You’re giving staff the option to use standing desks, while keeping the usual setup that they’ll be used to. Employees will appreciate being given the choice as they can experiment with the new desks and see how they work.
Standing desks are a shiny new toy for a lot of companies looking to shake things up. It’s worth giving them a try!
8. Get an office dog – they’ll need to be taken for walks!
Aside from bringing a pet into the office as a mascot and general morale-booster, pets can be a great way to get staff out into the open. If you bring a dog in, for example – someone will have to be on walk duty.
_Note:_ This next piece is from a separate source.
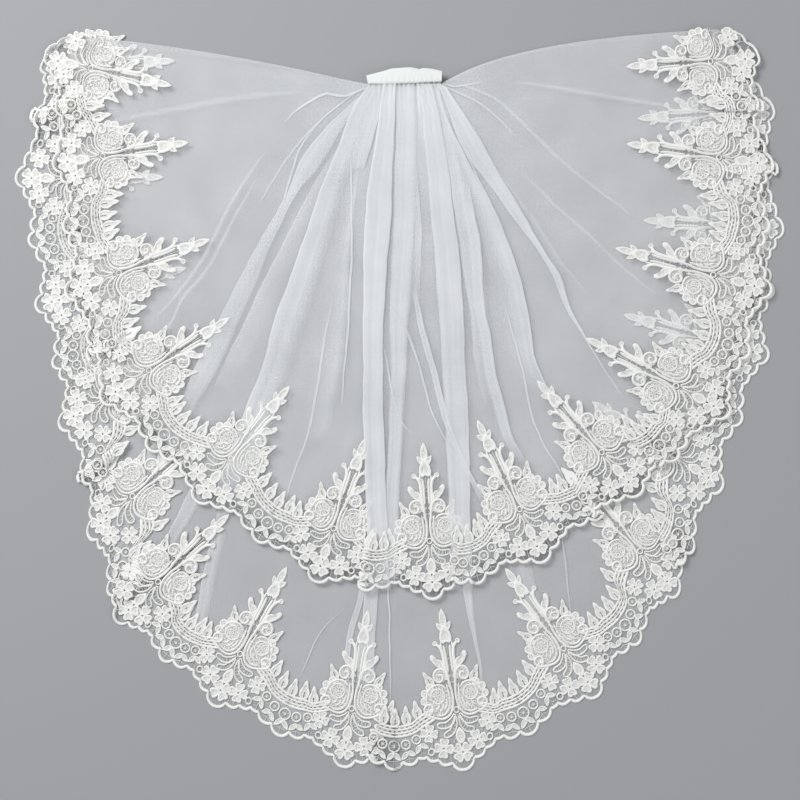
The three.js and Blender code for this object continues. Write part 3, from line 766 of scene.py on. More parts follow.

You can assign weekly duties to staff, taking it in turns to get some fresh air.
As an added extra, having a pet around the office will shake up the tedium for some employees. Morale will be lifted and, according to research from the Virginia Commonwealth University, stress levels could fall.
Having dogs around also facilitates the social life of the office space. You get to meet members of other departments and staff you’ve only encountered through email – all this, because of some simple dog-talk.
But remember, bringing dogs into the office can pose health and safety risks. Nestle recently became a dog-friendly workplace, and have ensured that all dogs go through what’s called a ‘pawthorisation’ process to make sure the dog is suitable.
Also, not all staff will be ‘dog-people’ and might not appreciate the presence of dogs – so keep this in mind. A quick survey amongst your workforce should be enough to assess whether it’s a good idea.
9. Install cycle storage for a greener commute
You’ll be killing two birds with one stone, here. By providing bike storage on your premises, employees will benefit from cycling to work rather than taking the car. It’s cheaper, healthier and – here’s the best bit – it’s better for the environment.
With vehicle emissions lowered, cycling to work offers some quality, unavoidable (you need to get to work!) exercise.
You can’t go wrong. The early blasts of fresh air will be great for staff, and nobody likes being stuck in traffic jams, so cycling to work is ideal.
Recent studies by the University of Cambridge show that the benefits of cycling and walking largely outweigh the risks posed by greater exposure to air pollution – perfect for offices in bustling, metropolitan areas with high levels of city smog.
There’s so much that you can do and, as the employer it’s down to you to implement real, healthy changes. Take the above steps into consideration and ensure that your employees are fit, healthy and happy coming into work. It’ll pay off in the long-run!